Théâtre

Beauté aliénée, La Dame aux camélias d’Arthur Nauzyciel

Journaliste

Avec La Dame aux camélias, le metteur en scène et directeur du Théâtre national de Bretagne Arthur Nauzyciel conçoit un spectacle interprété avec virtuosité par les comédiens et empreint d’une mélancolie et d’une sensualité rares, où l’aliénation de Marguerite est certes consciente, mais néanmoins acceptée.

Suite aux premières représentations en septembre au Théâtre national de Bretagne, à Rennes, de La Dame aux camélias d’Alexandre Dumas fils (1824-1895), plusieurs articles de presse ont paru. Dans sa critique publiée dans Le Monde, la journaliste Joëlle Gayot évoqua notamment un « pacte avec la beauté ». Pour une simple lectrice pas encore spectatrice, l’expression pouvait étonner, faire lever un sourcil, puis l’autre. D’abord parce que la critique Joëlle Gayot est peu coutumière de telles formules, dont le lyrisme est à la limite de l’emphase.

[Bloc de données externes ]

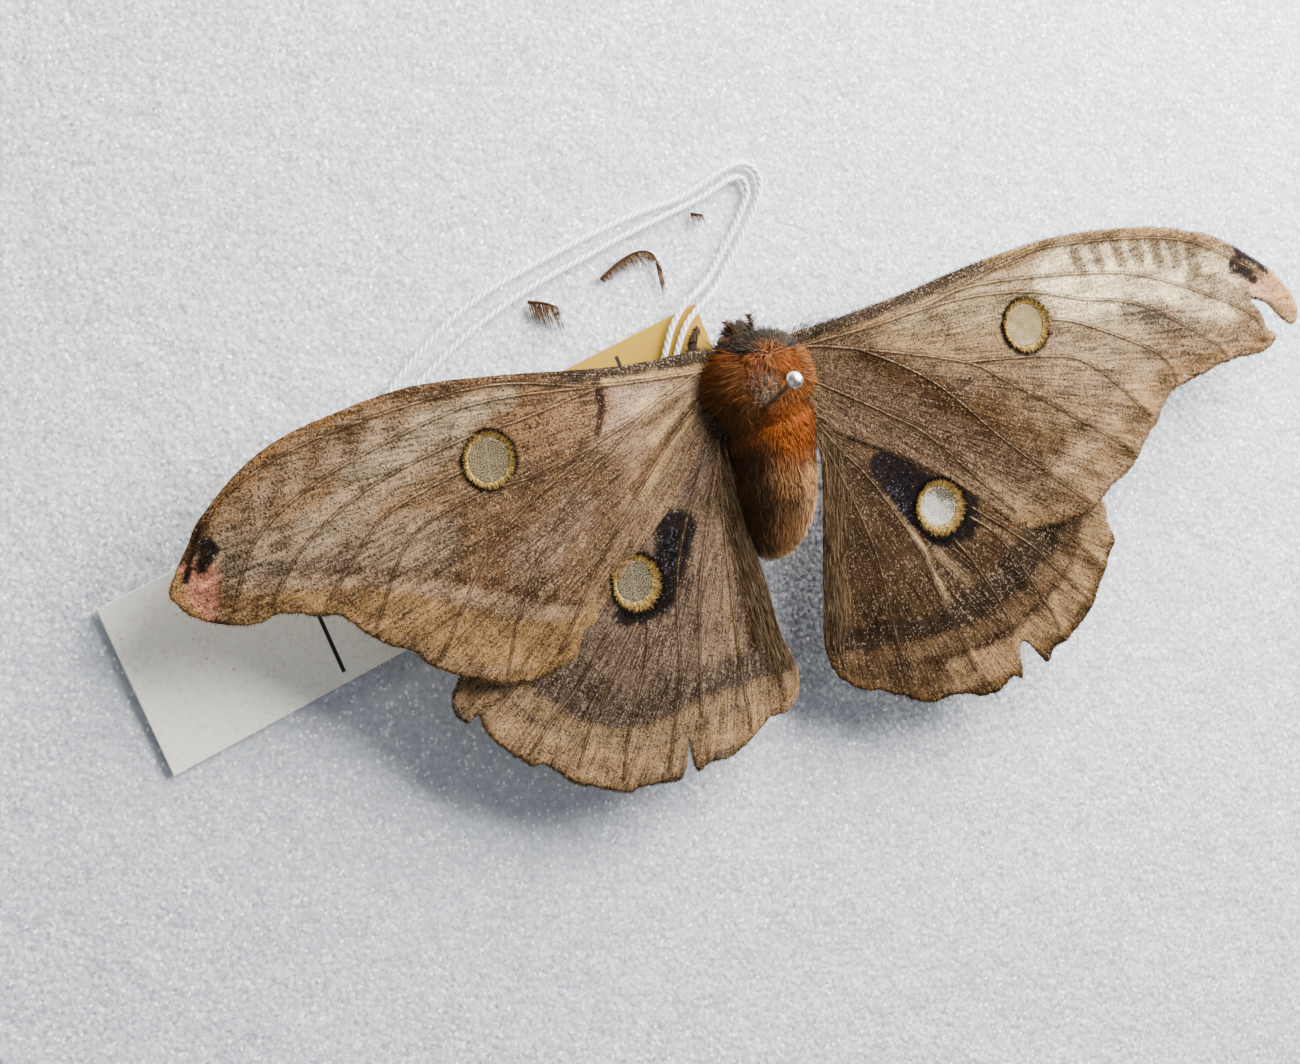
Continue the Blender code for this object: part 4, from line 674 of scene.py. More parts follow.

# Wings: thin membranes with raised veins, covered with powdery scales. Each wing's pattern is laid on
# as brush strokes in millimetres: a line or a dot, its half width at both ends, how soft its edge is,
# its colour, how strongly it covers, and how many pale and dark scales are dusted over it. The pale
# scales are partly painted glints.
wingShape = {
    "arch": 1.0, "halfSpan": 72.0, "droopFrom": 46.0, "droop": (1.2, 2.4), "hindDroop": 1.2,
    "spacing": 0.42, "membrane": 0.09, "veinRise": 0.06, "veinWidth": (0.42, 0.2),
    "pleat": 0.24, "wave": 0.28, "crinkle": 0.14, "tuck": 1.65, "tuckWidth": 10.0,
    "veinRadius": (0.15, 0.06), "veinTint": "#7d6145",
    "vivid": 1.28, "depth": 0.47,           # beside the strokes' tints
}
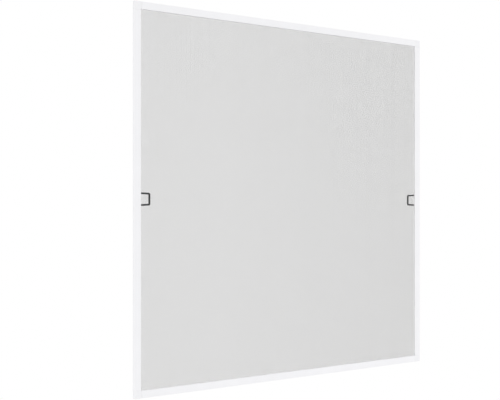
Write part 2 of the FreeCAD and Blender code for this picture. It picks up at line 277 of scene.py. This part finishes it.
def new_piece(bm: bmesh.types.BMesh, name: str, finish: Finish,
              replaced: Sequence[str] = ()) -> bpy.types.Object:
    """Turn a bmesh into a piece of the screen, in place of the nodes that it stands for.

    Args:
        bm: The piece's shape, in the screen's own place. It is freed.
        name: The piece's name.
        finish: Its finish.
        replaced: The CAD nodes that it stands for.

    Returns:
        The new object.
    """
    mesh = bpy.data.meshes.new(name)
    bm.to_mesh(mesh)
    bm.free()
    mesh.materials.append(finish.material())
    piece = bpy.data.objects.new(name, mesh)
    bpy.context.collection.objects.link(piece)
    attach(piece, BODY)
    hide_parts(*replaced)
    LOG.info("%s: %d faces, %s", name, len(mesh.polygons), finish.name)
    return piece


def repeat(bm: bmesh.types.BMesh, count: int, step: Vector) -> None:
    """Fill a bmesh with evenly spaced copies of what it holds, doubling them as it goes.

    Args:
        bm: The bmesh, which holds the first copy.
        count: How many there are in the end.
        step: The way from one copy to the next.
    """
    faces_each = len(bm.faces)
    made = 1
    while made < count:
        more = min(made, count - made)
        bm.faces.ensure_lookup_table()
        source = bm.faces[:more * faces_each]
        copies = bmesh.ops.duplicate(bm, geom=list(source))["geom"]
        bmesh.ops.translate(bm, vec=step * made,
                            verts=[part for part in copies if isinstance(part, bmesh.types.BMVert)])
        made += more


def tube(bm: bmesh.types.BMesh, path: Sequence[Vector], radius: float, sides: int) -> None:
    """Draw a closed tube along a path of straight runs.

    Args:
        bm: The bmesh to add to.
        path: The path's points.
        radius: The tube's radius.
        sides: How many sides the tube has.
    """
    ways = [(after - before).normalized() for before, after in zip(path, path[1:])]
    bends = [ways[0]] + [(a + b).normalized() for a, b in zip(ways, ways[1:])] + [ways[-1]]
    turn, last_bend, places = Axis.UP.value.rotation_difference(bends[0]), bends[0], []
    for point, bend, way in zip(path, bends, [*ways, ways[-1]]):
        turn = last_bend.rotation_difference(bend) @ turn
        # A mitred ring is longer across the bend, so that the tubes on both sides stay round
        aside = way - bend * bend.dot(way)
        stretch = Matrix.Scale(1 / bend.dot(way), 4, aside) if aside.length > TINY else Matrix()
        places.append(Matrix.Translation(point) @ stretch @ turn.to_matrix().to_4x4())
        last_bend = bend
    verts = bmesh.ops.create_circle(bm, cap_ends=True, radius=radius, segments=sides,
                                    matrix=places[0])["verts"]
    ring = list({edge for vert in verts for edge in vert.link_edges})
    for before, after in zip(places, places[1:]):
        grown = bmesh.ops.extrude_edge_only(bm, edges=ring)["geom"]
        verts = [part for part in grown if isinstance(part, bmesh.types.BMVert)]
        bmesh.ops.transform(bm, matrix=after @ before.inverted(), verts=verts)
        ring = [part for part in grown
                if isinstance(part, bmesh.types.BMEdge) and all(vert in verts for vert in part.verts)]
    bmesh.ops.edgeloop_fill(bm, edges=ring)
    bmesh.ops.recalc_face_normals(bm, faces=list(bm.faces))


@dataclass
class ScreenFrame:
    """The extruded profiles and the moulded connectors at their corners.

    Attributes:
        profiles: The four lengths of powder-coated extrusion.
        corners: The four connectors.
    """

    profiles: tuple[str, ...] = ("top_rail", "bottom_rail", "left_stile", "right_stile")
    corners: tuple[str, ...] = ("top_left", "top_right", "bottom_left", "bottom_right")

    def build(self) -> None:
        """Coat the profiles and colour the connectors to match."""
        dress(self.profiles, POWDER_COAT)
        dress([f"corner_connector_{corner}" for corner in self.corners], WHITE_NYLON)


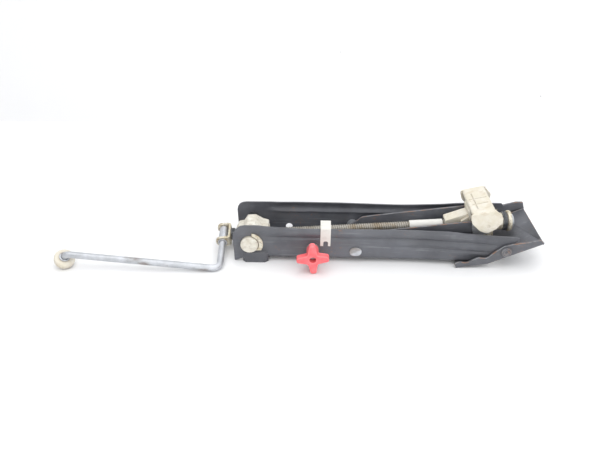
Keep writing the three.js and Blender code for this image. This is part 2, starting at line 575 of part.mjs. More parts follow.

Et que signifiait précisément cette idée de « pacte avec la beauté » ? Il y avait dans l’expression, au-delà du caractère élogieux, une forme de mystère. Difficile aussi de ne pas songer à un pacte avec le diable, motif récurrent de la littérature romantique. Ramené à une œuvre narrant le destin tragique d’une courtisane, qui sacrifiera son amour pour un jeune bourgeois – sur la demande du père de ce dernier – afin de préserver la probité de sa famille, le terme pouvait avoir une consonance ambivalente.

Et puis, voilà. La journaliste – l’autre, hein, celle écrivant ces lignes – a, à son tour, assisté à la mise en scène de La Dame aux camélias. L’emploi d’une telle formule est alors apparue limpide, évidente, tant Arthur Nauzyciel restitue dans une mise en scène à l’unicité esthétique aussi sublime que saisissante la puissance de la passion de Marguerite Gautier pour Armand Duval. Dans une scénographie toute de rouge carmin (sol, plafond, canapés, voiles de tulle) où une scène surélevée – espace de jeu où évolueront les comédiens – est occupée par un ou plusieurs canapés, La Dame aux camélias déplie l’histoire d’une femme se révélant à elle-même, et brosse au passage le portrait d’une micro-société régie par le commerce des corps.

Mais reprenons. Écrite par Alexandre Dumas fils en 1848 dans sa version romanesque, remaniée en pièce de théâtre dès 1849 (la censure ne l’autorisera à être jouée qu’en 1852), adaptée à l’opéra, La Dame aux camélias s’inspire de l’histoire d’amour passionnée que le jeune Dumas fils vit pendant un an avec la demi-mondaine Marie Duplessis. Tiré de l’expression « demi-monde » inventée par Dumas fils, le terme « demi-mondaine » désigne des femmes entretenues, faisant, selon l’historienne Lola Gonzalez-Quijano, « commerce de leur corps mais aussi de toute leur personne dans la mesure où c’étaient leur réputation et leur image qui assuraient l’essentiel de leur valeur marchande ».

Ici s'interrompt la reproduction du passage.